There were fears last night that the death-toll might still grow. Nine people were reported missing in the Aude alone. Ten potholers have been trapped since Friday by rising water in two separate cave systems in the Lot departement, about 100 miles to the north. Initial rescue attempts failed to find either party, but gendarmes said the potholers might have taken refuge in dry caverns. Rescue efforts were due to continue into the night.
The floods also caused widespread damage and two deaths in the departement of Pyrenees Orientales, but the water was said to be receding yesterday afternoon. In the Tarn and the Aude departements, however, villages were still cut off by floodwater, and heavy falls of rain were forecast overnight.

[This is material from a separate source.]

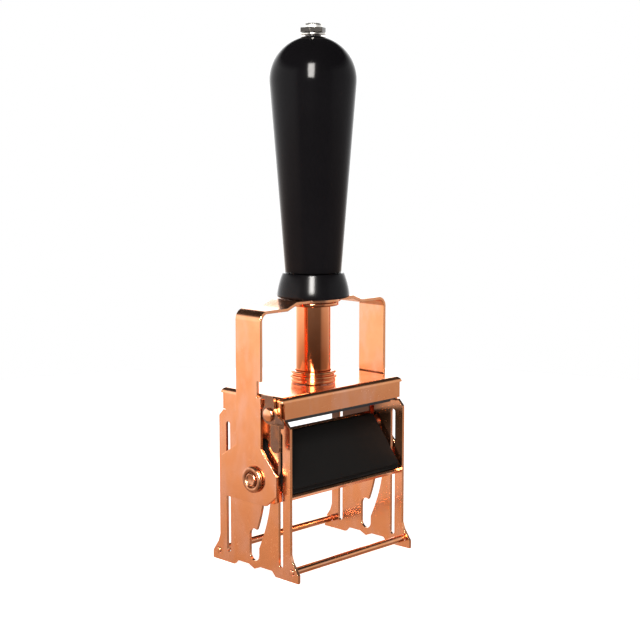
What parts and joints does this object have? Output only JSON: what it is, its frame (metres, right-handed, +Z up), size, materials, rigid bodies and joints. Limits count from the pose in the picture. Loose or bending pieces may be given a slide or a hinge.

The floods, said to be the worst for at least 60 years, overwhelmed river banks and dikes on Friday in a matter of minutes. Several rescue vehicles which answered the first emergency calls were also swept away. The region traditionally receives a large part of its annual rainfall in late autumn but the downpours on Friday afternoon and evening were exceptional. Close to 600 millimetres were recorded in several places - the average rainfall for a whole year.
The Environment Minister, Dominique Voynet, said the floods were a "natural catastrophe" but the heavy rainfall could not alone explain the speed and ferocity with which streams and rivers broke their banks. She called for an inquiry focusing on the changes in drainage patterns caused by new buildings and modern agriculture and forestry methods.
President Jacques Chirac visited Carcassonne, in the middle of the afflicted area, on Saturday night to show "solidarity" with rescue workers and displaced families. He offered the "sympathy of the nation" to the relatives of the victims and thanked the 700 firemen, gendarmes and soldiers who were mobilised to search for survivors.